Auch bei der Europawahl im Juni 2009 rechnet sich die CDU gute Chancen aus, und erst recht bei der Präsidentenwahl im Mai. Hier ist eine klare Mehrheit für Horst Köhler inzwischen praktisch sicher, und die SPD hat sich die absehbare Niederlage selbst organisiert, indem sie gegen den überaus populären Bundespräsidenten Horst Köhler mit der umstrittenen Gesine Schwan eine eigene Kandidatin ins Rennen schickte.

Mit Blick auf den Herbst 2009 scheint es für die CDU fast nur noch darum zu gehen, ob die Große Koalition mit größeren CDU-Anteilen fortgesetzt werden kann oder ob es doch zu einer favorisierten schwarz-gelben Koalition reicht.
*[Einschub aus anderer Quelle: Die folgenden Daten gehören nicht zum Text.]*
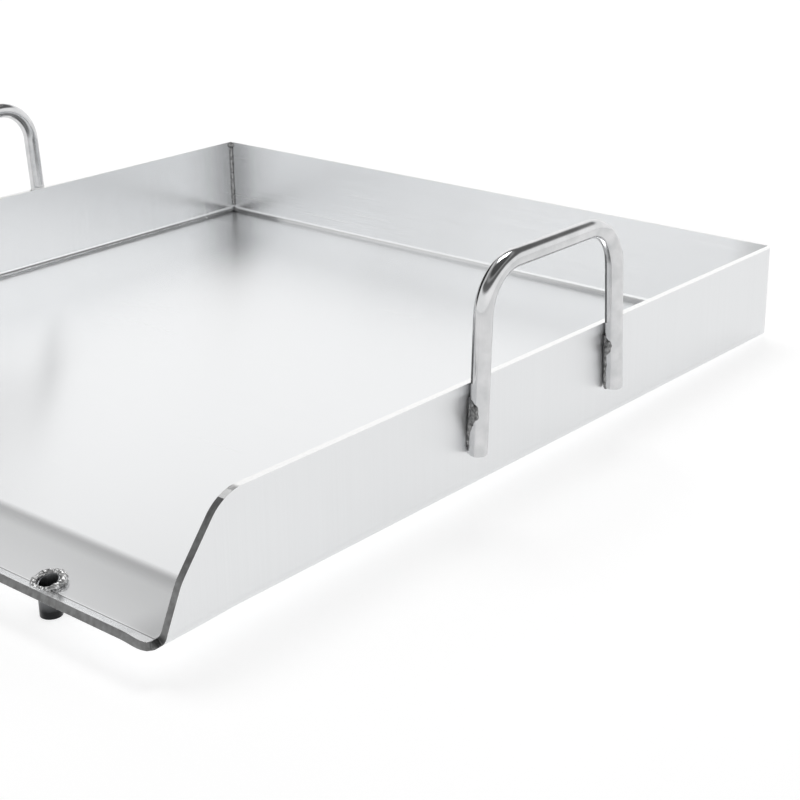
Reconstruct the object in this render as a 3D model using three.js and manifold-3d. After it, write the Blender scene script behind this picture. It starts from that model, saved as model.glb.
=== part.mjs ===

Angesichts der großen und in den zurückliegenden, schwierigen Wochen weiter gestiegenen Popularität von Angela Merkel – gerade auch im direkten Vergleich der Spitzenpolitiker – scheint bei der CDU kaum mehr jemand eine Wahlniederlage zu befürchten. Allerdings hängt diese Sicherheit völlig davon ab, ob die derzeitige SPD-Führung wirklich von der rot-rot-grünen Option die Finger läßt. Denn bei den letzten Umfragen im November kamen Union und FDP im Bund zusammen auf etwa 48 Prozent, die drei linken Parteien hingegen in der Summe auf 46 beziehungsweise 49 Prozent. Tatsächlich sind die Umfragen für die Union im Bund mit Werten um die 36 Prozent keineswegs berauschend. Vor diesem Hintergrund hat das Fehlen von Kritik an der SPD schon überrascht. Da auch thematisch kaum Neues zu vernehmen war, blieb das größte Ereignis des Parteitags ein „Nicht-Ereignis“: Zum ersten Mal seit sehr langer Zeit sprach der CSU-Vorsitzende kein Grußwort, Horst Seehofer blieb wegen der Krise der Bayerischen Landesbank fern. Auch das nahm dem Parteitag einen Höhepunkt. Die Balance zwischen CDU und CSU könnte sich dauerhaft verschoben haben.   K. Badenheuer

Foto: Hauptsache harmonisch? Angela Merkel, Günter Oettinger (l.) und Ronald Pofalla feierten die Geschlossenheit der CDU.